In my prog I often need INSERT some data into certain position (this is not text editor, but something like this). While the file is not too large I can simply invoke ReadFile from certain position and read the tail of the file into memory. Then I write new data into this position and write the rest of the file from memory.
I use the function WriteFile. As far as I now, it only rewrites new data over old data (and moves filepointer into new position, of course).
But if I have an enormous file this method becomes ... enefficiant...


p.s. Sorry for my English.
Posted on 2001-08-02 12:51:08 by vit
The previous posting was for Japheth.
For Mirno:
I know ReadFile and WriteFile.
I use the same method (read <b>n</b> bytes ... and so on). But I think that the age of the problem of writing files is equal to the age of files . And when the size of the file becomes too large... this method is not efficiant. May be the better way exists?
Posted on 2001-08-02 13:50:39 by vit
Sorry me for giving a vague and not-precise answer but have you checked the Memory Mapped Files APIs ?
Maybe they can shed some light..

Latigo
Posted on 2001-08-02 14:09:37 by latigo
If you know in advance where you will need to insert the bytes, try to add padding bytes between in your file.
Posted on 2001-08-02 14:32:26 by Dr. Manhattan
memory mapped files still require moving of the data :(. I think the
NTFS win2k uses has some efficient way of doing this, but I'm not
sure -- only scanned (quickly) through an article talking about this.
Something about files having "substreams" or something... btw,
with most filesystems it would be pretty easy to implement this - at
least if you need to insert <allocation size> amount of bytes. Haven't
seen any OS allowing this, though :/. Except perhaps for win2k.
Posted on 2001-08-02 19:17:12 by f0dder
If you must insert a byte, you don't have a choice. You must read the tail of the file and write it back to disk, either to the same file or to a new file.

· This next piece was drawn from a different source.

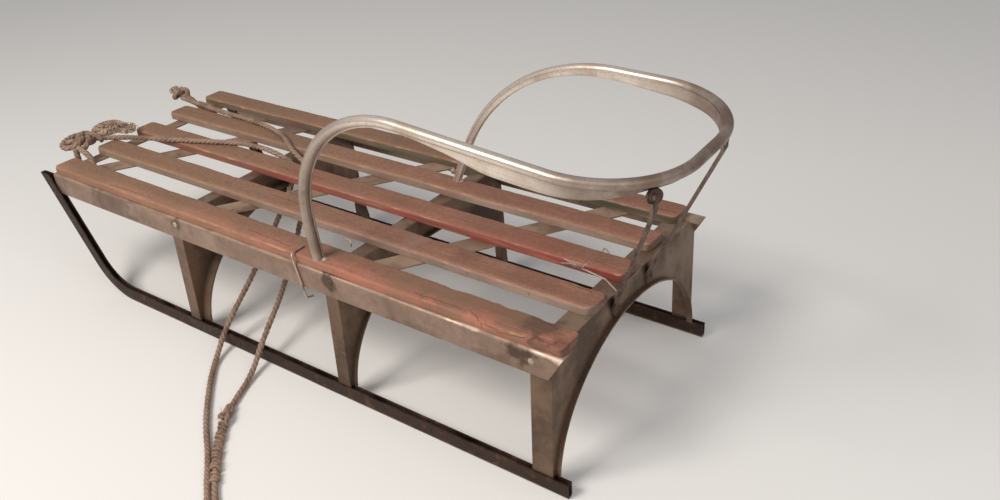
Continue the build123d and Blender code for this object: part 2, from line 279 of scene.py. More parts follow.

If you are creating a large updatable database, you need to investigate techniques that minimize data movement. In one technique, a smaller "index file" is used to find record data in the larger file. The index file can also define an ordering upon the unordered records stored in the larger file.

There are many variations of the index file -- file systems (e.g., FAT, NTFS) use this basic theme to gain fast access and updating of large disks (the "index files" are called directories).
Posted on 2001-08-02 21:23:30 by tank